■ Written request ■
Print exactly the part opening with the line containing "obj.data.transform(world)" and closing with the line containing "low, high = cad_box", with both of those lines included.

■ Collected data ■
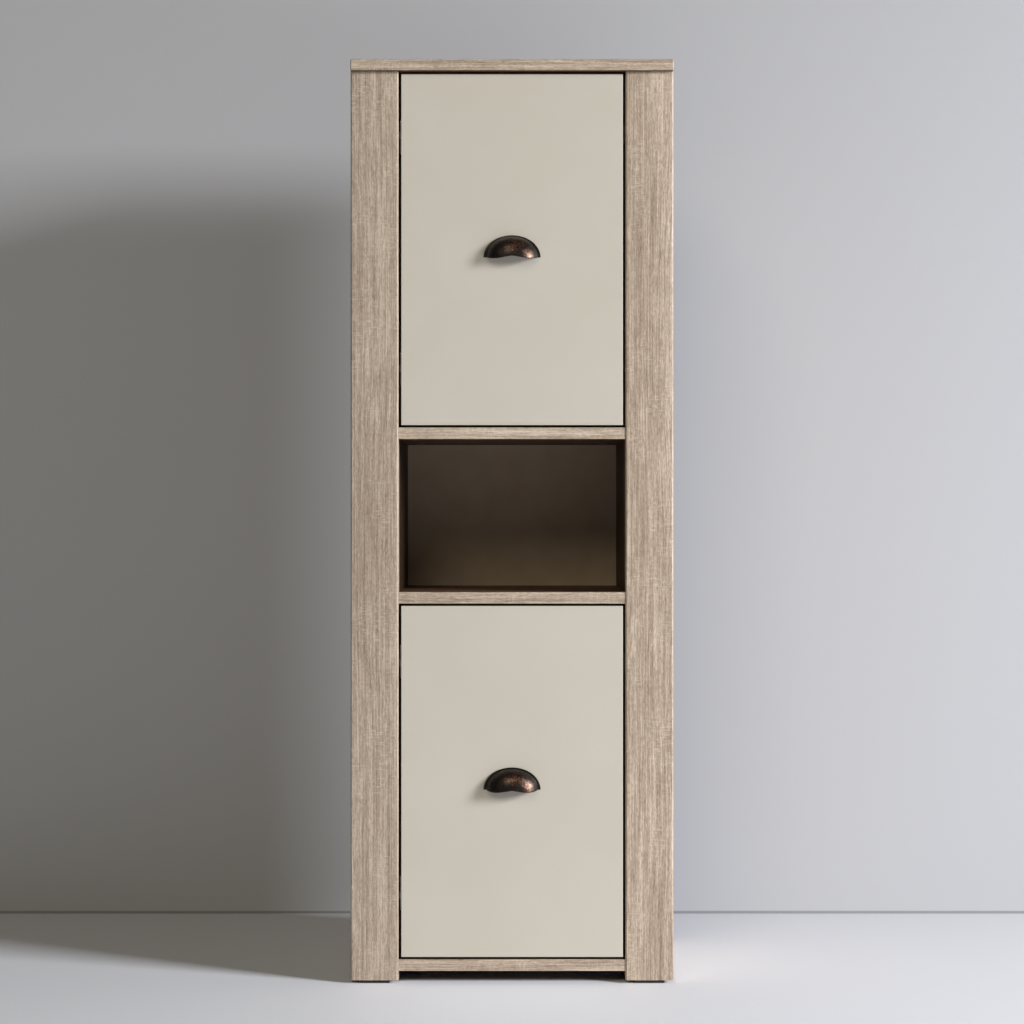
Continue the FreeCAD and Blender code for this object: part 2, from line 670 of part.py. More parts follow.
def mounting_plate(level):
    """Cross-shaped plate on the side panel with a raised block under the arm."""
    wing_half = HEAD_RATIO * PLATE_SCREW_RADIUS + PLATE_RIM
    wing_y = (PLATE_Y - wing_half, PLATE_Y + wing_half)
    wings = block((-OPEN, -OPEN + PLATE_STEEL), wing_y, (level - PLATE_HALF, level + PLATE_HALF))
    corners = [edge for edge in wings.Edges if near(abs(edge.tangentAt(edge.FirstParameter).x), 1)]
    wings = wings.makeFillet(wing_half / 2, corners)
    boss_y = (PLATE_Y - PLATE_BOSS_REACH, PLATE_Y + PLATE_BOSS_REACH)
    boss_z = (level - PLATE_BOSS_HALF, level + PLATE_BOSS_HALF)
    boss = block((-OPEN, WEB_X), boss_y, boss_z)
    holes = [hole(seat, -X, PLATE_SCREW_RADIUS, 0, PLATE_STEEL) for seat in plate_screw_seats(level)]
    for seat in arm_screw_seats(level):
        holes.append(hole(seat, -X, ARM_SCREW_RADIUS, 0, ARM_SCREW_LENGTH))
    return wings.fuse(boss).cut(holes).removeSplitter()


def side_screw_holes():
    """Holes in the left inner side for the screws of the mounting plates."""
    length = PLATE_SCREW_LENGTH - PLATE_STEEL
    holes = []
    for name in COMPARTMENTS:
        for level in hinge_levels(name).values():
            for seat in plate_screw_seats(level):
                mouth = Vector(-OPEN, seat.y, seat.z)
                holes.append(hole(mouth, -X, PLATE_SCREW_RADIUS, 0, length))
    return holes


# Door stops

def stop_level(name):
    return hinge_levels(name)["top"]


def stop_front():
    return DOOR_BACK + STOP_GAP + BUMPER_THICK


def stop_screw_seat(name):
    """Bottom of the counterbore in the stop."""
    x = OPEN - STOP_SIDE + SCREW_HEAD_THICK + END_PLAY
    return Vector(x, stop_front() + STOP_SIDE / 2, stop_level(name))


def door_stop(name):
    """Small block on the right side panel, behind the free edge of the door."""
    half = STOP_LENGTH / 2
    level = stop_level(name)
    y = (stop_front(), stop_front() + STOP_SIDE)
    body = block((OPEN - STOP_SIDE, OPEN), y, (level - half, level + half))
    seat = stop_screw_seat(name)
    head = rod(seat, -X, HEAD_RATIO * WOOD_SCREW_RADIUS + FIT, STOP_SIDE)
    shank = rod(seat, X, WOOD_SCREW_RADIUS + FIT, STOP_SIDE)
    return body.cut([head, shank])


def stop_screw_length():
    return STOP_SIDE - SCREW_HEAD_THICK - END_PLAY + WOOD_SCREW_LENGTH


def stop_screw(name):
    radius = WOOD_SCREW_RADIUS
    return screw(stop_screw_seat(name), X, radius, stop_screw_length(), HEAD_RATIO * radius)


def stop_screw_hole(name):
    seat = stop_screw_seat(name)
    mouth = Vector(OPEN, seat.y, seat.z)
    return hole(mouth, X, WOOD_SCREW_RADIUS, 0, WOOD_SCREW_LENGTH)


def bumper(name):
    """Soft disc on the stop's front face."""
    place = Vector(OPEN - STOP_SIDE / 2, stop_front(), stop_level(name) - STOP_LENGTH / 4)
    disc = rod(place, -Y, BUMPER_RADIUS, BUMPER_THICK)
    return rounded(disc, BUMPER_THICK / 4, lambda c: near(c.y, place.y - BUMPER_THICK))


def carcass():
    """The fixed boards and what joins them."""
    inner = right_inner_side()
    right_holes = [stop_screw_hole(name) for name in COMPARTMENTS]
    nodes = {
        "top_panel": [top_panel()],
        "right_post": [right_post()],
        "left_post": [flipped(right_post())],
        "right_outer_side": [right_outer_side()],
        "left_outer_side": [flipped(right_outer_side())],
        "right_inner_side": [inner.cut(right_holes)],
        "left_inner_side": [flipped(inner).cut(side_screw_holes())],
        "right_rear_stile": [right_rear_stile()],
        "left_rear_stile": [flipped(right_rear_stile())],
        "back_panel": [back_panel()],
        "rear_rail": [rear_rail()],
        "right_front_glide": [glide(front_glide_centre())],
        "left_front_glide": [flipped(glide(front_glide_centre()))],
        "right_rear_glide": [glide(rear_glide_centre())],
        "left_rear_glide": [flipped(glide(rear_glide_centre()))],
    }
    for name, bottom in FIXED_BOARDS.items():
        nodes[name] = [fixed_board(bottom)]
    for name in COMPARTMENTS:
        nodes[name + "_loose_shelf"] = [loose_shelf(name)]
        nodes[name + "_shelf_pegs"] = shelf_pegs(name)
        nodes[name + "_door_stop"] = [door_stop(name)]
    return nodes


def carcass_fasteners():
    shelf_cams = shelf_joint_places(SHELF_CAMS_Y)
    cams = [cam_lock(place, -X, SHELF_CAM_MOUTH) for place in shelf_cams]
    cams += [cam_lock(place, -Z, TOP_CAM_MOUTH) for place in top_bolt_places()]
    shelf_bolts = bolts(shelf_cams, -X) + bolts(top_bolt_places(), -Z)
    post_places = post_dowel_places(OUTER_MID) + post_dowel_places(INNER_MID)
    shelf_places = shelf_joint_places(SHELF_DOWELS_Y) + rail_dowel_places()
    levels = [bottom + BOARD / 2 for bottom in FIXED_BOARDS.values()]
    return {
        "cam_locks": both_sides(cams),
        "cam_bolts": both_sides(shelf_bolts),
        "post_dowels": both_sides(dowels(post_places, Y)),
        "shelf_dowels": both_sides(dowels(shelf_places, -X)),
        "top_dowels": both_sides(dowels(top_dowel_places(), -Z)),
        "back_nails": [nail for level in levels for nail in nails(level, hole=False)],
        "stop_screws": [stop_screw(name) for name in COMPARTMENTS],
        "door_bumpers": [bumper(name) for name in COMPARTMENTS],
    }


def doors_and_hinges():
    nodes = {"plate_screws": [], "arm_screws": []}
    for name in COMPARTMENTS:
        nodes[name + "_door"] = [door(name)]
        nodes[name + "_pull"] = [pull(name)]
        nodes[name + "_pull_screws"] = pull_screws(name)
        cup_screws = []
        for end, level in hinge_levels(name).items():
            prefix = name + "_door_" + end + "_hinge_"
            nodes[prefix + "cup"] = [hinge_cup(level)]
            nodes[prefix + "pin"] = [hinge_pin(level)]
            nodes[prefix + "arm"] = [hinge_arm(level)]
            nodes[prefix + "plate"] = [mounting_plate(level)]
            for seat in cup_screw_seats(level):
                head = HEAD_RATIO * WOOD_SCREW_RADIUS
                cup_screws.append(screw(seat, -Y, WOOD_SCREW_RADIUS, WOOD_SCREW_LENGTH, head))
            for seat in plate_screw_seats(level):
                head = PLATE_HEAD_RATIO * PLATE_SCREW_RADIUS
                nodes["plate_screws"].append(
                    screw(seat, -X, PLATE_SCREW_RADIUS, PLATE_SCREW_LENGTH, head))
            for seat in arm_screw_seats(level):
                head = HEAD_RATIO * ARM_SCREW_RADIUS
                nodes["arm_screws"].append(screw(seat, -X, ARM_SCREW_RADIUS, ARM_SCREW_LENGTH, head))
        nodes[name + "_cup_screws"] = cup_screws
    return nodes


nodes = {}
nodes.update(carcass())
nodes.update(carcass_fasteners())
nodes.update(doors_and_hinges())

os.makedirs("parts", exist_ok=True)
for name, shapes in nodes.items():
    solids = [solid for shape in shapes for solid in shape.Solids]
    if len(solids) != len(shapes) or not all(solid.isValid() for solid in solids):
        raise ValueError(name + " is not made of whole, valid solids")
    whole = solids[0] if len(solids) == 1 else Part.makeCompound(solids)
    whole.exportStep("parts/" + name + ".step")

print(len(nodes), "nodes")
print("hinge axis x, y:", PIN_X, PIN_Y)
print("front corner clears the post by", round(PIN_U - DOOR_SWING, 2))
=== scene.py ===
from math import pi, radians

import bpy
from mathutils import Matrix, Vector


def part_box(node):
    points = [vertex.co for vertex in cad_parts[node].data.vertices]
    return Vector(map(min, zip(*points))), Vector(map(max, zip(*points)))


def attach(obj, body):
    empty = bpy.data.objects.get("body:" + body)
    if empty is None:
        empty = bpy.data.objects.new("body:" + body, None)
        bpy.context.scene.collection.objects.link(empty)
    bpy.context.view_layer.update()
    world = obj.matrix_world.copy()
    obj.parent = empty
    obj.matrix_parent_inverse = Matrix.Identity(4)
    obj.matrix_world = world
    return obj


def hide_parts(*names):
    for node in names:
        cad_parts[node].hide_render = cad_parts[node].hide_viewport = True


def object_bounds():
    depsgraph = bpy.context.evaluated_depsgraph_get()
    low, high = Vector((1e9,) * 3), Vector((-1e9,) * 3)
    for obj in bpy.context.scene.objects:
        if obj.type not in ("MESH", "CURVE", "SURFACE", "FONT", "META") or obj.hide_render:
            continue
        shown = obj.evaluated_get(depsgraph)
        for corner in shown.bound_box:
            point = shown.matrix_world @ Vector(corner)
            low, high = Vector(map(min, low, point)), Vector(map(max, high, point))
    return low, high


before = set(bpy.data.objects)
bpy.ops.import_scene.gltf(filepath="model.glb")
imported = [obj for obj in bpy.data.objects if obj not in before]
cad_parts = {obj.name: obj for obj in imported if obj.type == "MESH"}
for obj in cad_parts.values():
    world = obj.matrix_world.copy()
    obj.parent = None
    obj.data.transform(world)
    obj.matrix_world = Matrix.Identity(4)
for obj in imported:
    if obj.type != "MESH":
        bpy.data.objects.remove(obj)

scene = bpy.context.scene
cad_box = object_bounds()
low, high = cad_box

# Camera. The cabinet is seen straight on from 3.5 m, level with the middle of the niche.
# The focal length makes the 500 mm wide cabinet 323 of the picture's 1024 pixels.
PICTURE_WIDTH = 1024
CABINET_PIXELS = 323
CAMERA_DISTANCE = 3.5
CAMERA_HEIGHT = 0.730
SENSOR_WIDTH = 36.0

post_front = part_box("right_post")[0].y
cabinet_width = high.x - low.x
focal_pixels = CABINET_PIXELS * CAMERA_DISTANCE / cabinet_width
camera_data = bpy.data.cameras.new("camera")
camera_data.sensor_width = SENSOR_WIDTH
camera_data.lens = SENSOR_WIDTH * focal_pixels / PICTURE_WIDTH
camera = bpy.data.objects.new("camera", camera_data)
camera.location = (0, post_front - CAMERA_DISTANCE, CAMERA_HEIGHT)
camera.rotation_euler = (pi / 2, 0, 0)
scene.collection.objects.link(camera)
scene.camera = camera
scene.view_settings.view_transform = "Standard"

# Light. A large softbox with a grid stands to the right and in front, higher than the cabinet, aimed
# at the floor short of it, so that the lower door gets its share. A wider one, far off and high in
# front, opens the shadows.
KEY_PLACE = Vector((6.90, -3.40, 2.75))
KEY_AIM = Vector((3.17, -1.56, 0))
KEY_SIZE = (1.9, 2.1)
KEY_WATTS = 335
KEY_SPREAD = radians(95)
KEY_COLOUR = "#f7faff"
FILL_PLACE = Vector((-1.6, -8.4, 6.2))
FILL_AIM = Vector((-1.2, -6.2, 0))
FILL_SIZE = (4.0, 4.0)
FILL_WATTS = 285
FILL_COLOUR = "#fff7e1"
WORLD_STRENGTH = 0.03
WORLD_COLOUR = "#fff9f2"
ROOM_STRENGTH = 0.14          # what glossy rays see of the room, so that metal does not go black
ROOM_COLOUR = "#f6f7fa"
SEEN_COLOUR = "#c3c4c9"       # what the camera sees past the floor


def linear(code):
    """sRGB hex to the linear colour that a shader takes."""
    parts = [int(code[i:i + 2], 16) / 255 for i in (1, 3, 5)]
    parts = [c / 12.92 if c <= 0.04045 else ((c + 0.055) / 1.055) ** 2.4 for c in parts]
    return (*parts, 1.0)


def put(tree, kind, links=None, **settings):
    """Add one node. Links takes values or other nodes' output sockets, by input name or number."""
    made = tree.nodes.new(kind)
    for name, value in settings.items():
        setattr(made, name, value)
    for name, value in (links or {}).items():
        if isinstance(value, bpy.types.NodeSocket):
            tree.links.new(value, made.inputs[name])
        else:
            made.inputs[name].default_value = value
    return made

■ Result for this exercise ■
    obj.data.transform(world)
    obj.matrix_world = Matrix.Identity(4)
for obj in imported:
    if obj.type != "MESH":
        bpy.data.objects.remove(obj)

scene = bpy.context.scene
cad_box = object_bounds()
low, high = cad_box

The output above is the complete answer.